Today we live under such illusion too--at least the elite classes do and perhaps all of us--even with existential threats more urgent than ever. As I listen to Trump and Kushner tell the various governors of the states that they are on their own in the worst crisis since World War II, I am reminded of the history Power recounts when we do finally get down to the nitty gritty of how the Roman empire ended: at a certain point a part of Gaul was under attack and Rome simply said: "You are on your own. We are not sending you troops." Gradually, then, a bit of Gaul was taken by the Germans--and Rome let it go--and then another and another. After awhile, there weren't enough citizen troops to defend the empire, and so Rome let in legions of mercenaries under the command of  "barbarian" generals  as willing to attack Rome as defend it. 

Where will it end, I wonder, in our day, as I listen to states, in a dire emergency, being told to compete with each other for scarce supplies, bidding up prices and having to grovel to a president as narcissistic as any emperor. Is the state itself--the United States--that concept and that reality--truly to be wholly subordinated to the capitalist system and the grasp for profit at any cost? Can we hold together as a country or will we gradually disintegrate into civil war, like the former Yugoslavia. Chris Hedges, who covered that dissolution, says yes, this is where we are headed. 

Like many others, I understand that  our democratic and mixed economy (still a mix of private and state run enterprises) is despised by an executive branch and party that wants to dismantle it and replace with an oligarchic capitalist dictatorship.  In the hatred of the governing for the government, we are like Yugoslavia: what destroyed it was the ascension, through legitimate Party channels, of leaders utterly opposed to communism and its ideals.  A situation chillingly like one that could be our own grew from July 1988 to March 1989 in Yugoslavia.  

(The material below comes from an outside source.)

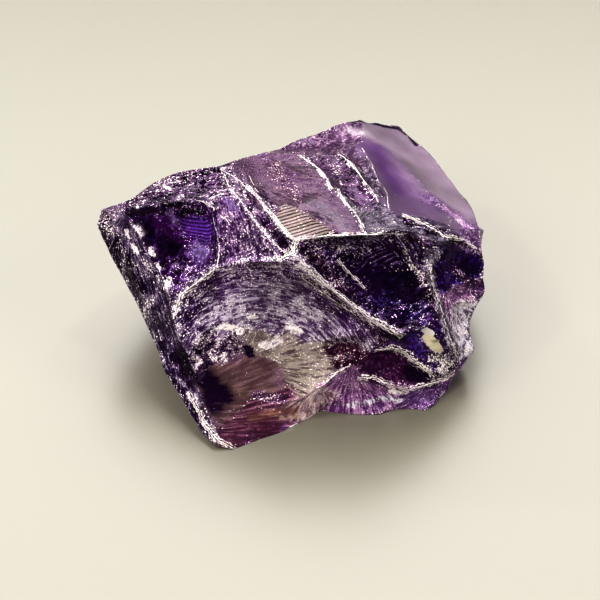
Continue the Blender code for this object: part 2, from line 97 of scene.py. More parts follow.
# Each scar: a place inside it, the place that its ripples spread from, and its finish. A place is a
# pixel of the view, or millimetres across, back and up where the view doesn't reach.
SCARS = {
    "tip_chip": ((106, 222), (112, 203), "crumbled"),
    "left_face": ((150, 290), (126, 214), "mottled"),
    "left_edge": ((122, 264), (100, 210), "streaked"),
    "brow_strip": ((170, 190), (118, 206), "speckled"),
    "blue_bowl": ((175, 245), (-10.3, 5.0, 27.0), "blue_depth"),
    "mauve_slope": ((236, 232), (228, 170), "rippled_mauve"),
    "speckled_strip": ((258, 215), (230, 150), "speckled_mauve"),
    # A painted reflection: a cream veil over real hatch ripples.
    "bright_panel": ((302, 225), (118.0, -252.0, -275.0), "hatched_painted_reflection"),
    "dusty_slope": ((285, 188), (250, 150), "dusty"),
    "fan_left": ((345, 182), (312, 130), "ribbed_mauve"),
    "fan_right": ((370, 180), (345, 130), "ribbed_grey"),
    "far_slope": ((330, 142), (300, 130), "far_mauve"),
    "smooth_slope": ((405, 188), (365, 130), "smooth_violet"),
    "far_rim": ((432, 176), (365, 120), "pale_violet"),
    "right_crest": ((466, 238), (405, 215), "crest"),
    "crest_strip": ((385, 224), (340, 240), "grey_hackle"),
    "bowl_crescent": ((415, 254), (23.1, -23.0, -6.9), "dark_ripple"),
    "dark_bowl": ((370, 275), (23.1, -23.0, -6.9), "black_depth"),
    "swoosh": ((270, 295), (262, 400), "lavender_ripple"),
    "window": ((412, 344), (400, 330), "blue_window"),
    "right_side": ((464, 262), (440, 236), "indigo"),
    "right_step": ((468, 293), (446, 290), "rough_mauve"),
    "right_foot": ((464, 325), (450, 300), "pale_crushed"),
    "pocket": ((395, 368), (380, 345), "maroon_pocket"),
    "front_slope": ((368, 398), (350, 365), "striated"),
    "foot_flake": ((414, 400), (425, 390), "thin_violet"),
    "ledge_wall": ((342, 356), (345, 335), "maroon_hackle"),
    # The shelf: a painted reflection in stripes, and mottled white with a painted highlight.
    "bright_shelf": ((298, 350), (236, 364), "striped_painted_reflection"),
    "white_shelf": ((222, 345), (240, 345), "mottled_white_highlight"),
    "brown_dip": ((262, 380), (-14.3, -15.4, 1.2), "brown_glow"),
    "pool": ((255, 418), (-17.1, -20.2, 2.5), "maroon_depth"),
    "wedge_chip": ((321, 397), (318, 385), "smoky_maroon"),
    "underside": ((2.1, -2.6, 0.0), (14.0, -12.0, 0.0), "striated"),
    "back_bowl": ((0.3, 14.1, 11.9), (-8.0, 11.0, 18.0), "rippled_mauve"),
    "back_brow": ((-10.3, 6.0, 14.8), (-3.0, 4.0, 18.5), "dusty"),
    "back_left": ((-7.1, 11.8, 4.8), (-14.0, 8.0, 11.0), "blue_depth"),
    "back_foot": ((3.2, 15.6, 3.9), (0.0, 15.0, 9.0), "ribbed_mauve"),
    "back_tip": ((-15.4, 6.4, 11.3), (-18.0, 3.0, 13.0), "mottled"),
    "back_right": ((10.1, 14.3, 3.4), (12.0, 18.0, 8.0), "ribbed_mauve"),
    "back_end": ((11.0, 18.3, 9.1), (12.0, 17.0, 12.0), "far_mauve"),
    "left_under": ((-13.7, -0.8, 4.5), (-19.0, -2.0, 12.0), "mottled"),
    "right_hollow": ((17.2, 5.7, 6.0), (18.0, 14.0, 14.0), "rippled_mauve"),
    "right_brow": ((18.4, 4.0, 8.6), (18.0, 14.0, 14.0), "speckled_mauve"),
    "right_rib": ((16.8, 12.5, 8.0), (18.0, 14.0, 14.0), "striated"),
    "right_chip": ((17.0, -9.0, 1.6), (19.0, -8.0, 4.0), "thin_violet"),
}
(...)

Under the auspices of what pretended to be  spontaneous, grass-roots "anti-bureaucratic" movements in Serbia and Montenegro, Slobodan Milosevic, later arrested for war crimes, orchestrated the ouster of existing governments.  New governments were brought in that were directly loyal not to the state, but to Milosevic.
Milosevic supporters insisted that  the anti-bureaucratic revolution was a true grass-roots populist movement in which the little folk swept Milosevic into power as a man they thought could get things done. Milosevic's critics more plausibly argue that the so-called  anti-bureaucratic revolution was not a spontaneous grassroots movement but was orchestrated from the top to strengthen Milosevic's political power. Stjepan Mesic, the last president of  united Yugoslavia, said that Milosevic used the pretense of a grass roots movement to destroy Yugoslavia.” Slovene president Milan Kucan stated that "none of us believed in Slovenia that these were spontaneous meetings and rallies." 

Is this going to happen here? I have to hope there is still time to avert catastrophe, but are we as blind as the Roman elites or the elites before World War I? Can this country, with a history of unification, break up? 

Power--hoped the past would inform the future


Moving back to the interwar years, Woolf was also writing furiously in this interwar period, in the same vein, but looking forward already past the doom that was descending to a new age in essays such as 1940s "The Leaning Tower," calling for a new education to encompass the working classes and new world in which class was erased.  If Power was hoping to address peace through a new way of writing history, Woolf attacked patriarchy and war head on in extended essays like Three Guineas. Harrison was dead by the time the Nazi threat came on the scene and another war became inevitable, but she was deeply shocked by World War I and spent her life trying to paint a picture of different kind of community that would build peace.

Power's writing is anachronistic in a way Woolf's is not: it is flowery and Victorian (no doubt to be accessible) and her history relies on first-person accounts that we might today consider dubious. But the larger point is that she was impelled to write history a certain way to correct distortions that located what was important in history in warfare.

By the time of Woolf's death, the situation in Europe must have seemed hopeless. All these multiple lifetimes of work and writing and passion for nothing.  But was it for nothing? To be continued ...   






1 comment:

  1. An excellent blog. When I finished my dissertation and found myself living in Virginia, and began to go to the Library of Congress to research and read about women, at the time literary, 17th century, British, I somehow found myself reading Power's Medieval English Nunneries, as a rare book then studying the world from the perspective of women and good social life. I remember it as being finally disappointing. You have provided the larger explicit context I didn't know existed at the time. Many readers then and since must've lacked that too. The value of such a blog as this is you escape the social censorship a publisher would impress on your perspective so can help people to place the book in its most meaningful perspective. It would seem that while we have had periods since WW2 where various gov'ts and groups of people have seemed to be improving life for all, working to prevent war, a new more ruthless and determined assault by wealthy and powerful groups across the globe is busying undoing much of the good work and education had brought about. I have Power's Medieval People and should take it down and look at it again.